Laser Patterning & Metallization to Reduce Process Steps for PCB Manufacturing

Joel Schrauben, Cameron Tribe, Christopher Ryder and Jan Kleinert, ELECTRO SCIENTIFIC INDUSTRIES | 08-29-2017

Abstract

Glass offers a number of advantages as a dielectric material, such as a low coefficient of thermal expansion (CTE), high dimensional stability, high thermal conductivity and suitable dielectric constant. These properties make glass an ideal candidate for, among other things, package substrate and high-frequency PCB applications. We report here a novel process for the production of printed circuit boards and integrated circuit packaging using glass as both a dielectric medium and a platform for wiring simultaneously.

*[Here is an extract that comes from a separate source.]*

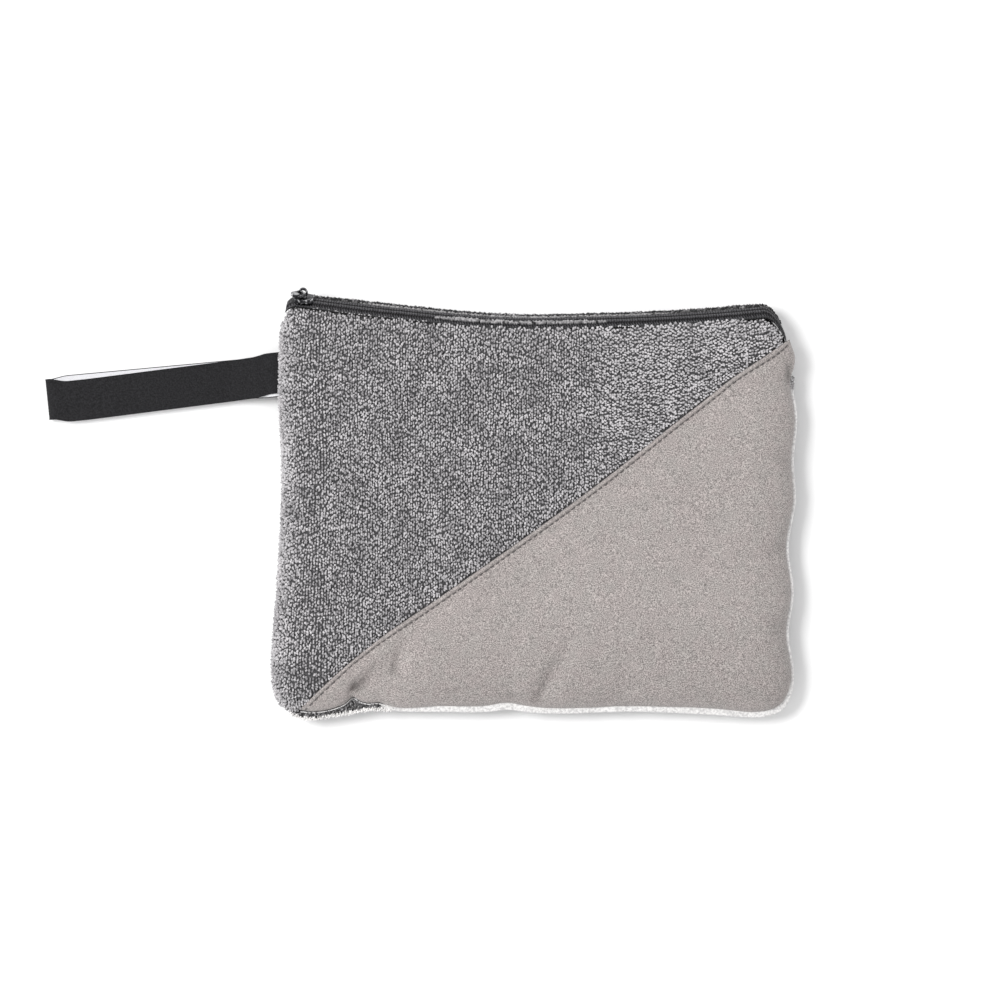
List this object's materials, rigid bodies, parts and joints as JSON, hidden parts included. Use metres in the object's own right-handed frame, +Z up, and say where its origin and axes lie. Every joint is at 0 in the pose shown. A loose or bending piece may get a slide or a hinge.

An ultrafast laser is used to etch away the desired pattern (pads, wires and vias) in the glass, and copper plating is “seeded” through the laser-based deposition of copper droplets. The seeded area is then plated using electroless plating followed by electroplating. Demonstrations of fine pitch wires, variable diameter through holes and blind vias, and a multilayer stack are shown. The deposits have a resistivity less than a factor of 1.5x that of bulk copper for 5-10 mm wires. Plated lines in borosilicate glass of 7-10 μm width and 5-20 μm depth and line spacing down to ~10 μm are demonstrated, as well as vias with a top diameter approaching 100 μm for 150 μm glass and 40 μm for 50 μm glass.

The process presents the potential for significant material savings in terms of base materials, process chemicals, and waste disposal/recycling costs (glass is on the order of 100-fold less expensive than some current high-frequency dielectrics, and wet processes account for a large part of standard PCB/substrate manufacturing). Additionally, the processes are amenable toward other dielectric materials such as FR-4, polyimide and PTFE-based materials.

Introduction

Increased demand for high data transmission rates is driving the development of smaller PCB features. Electrical circuits are reaching the physical limitations of traditional PCB dielectric materials under which electromagnetic compatibility can be controlled.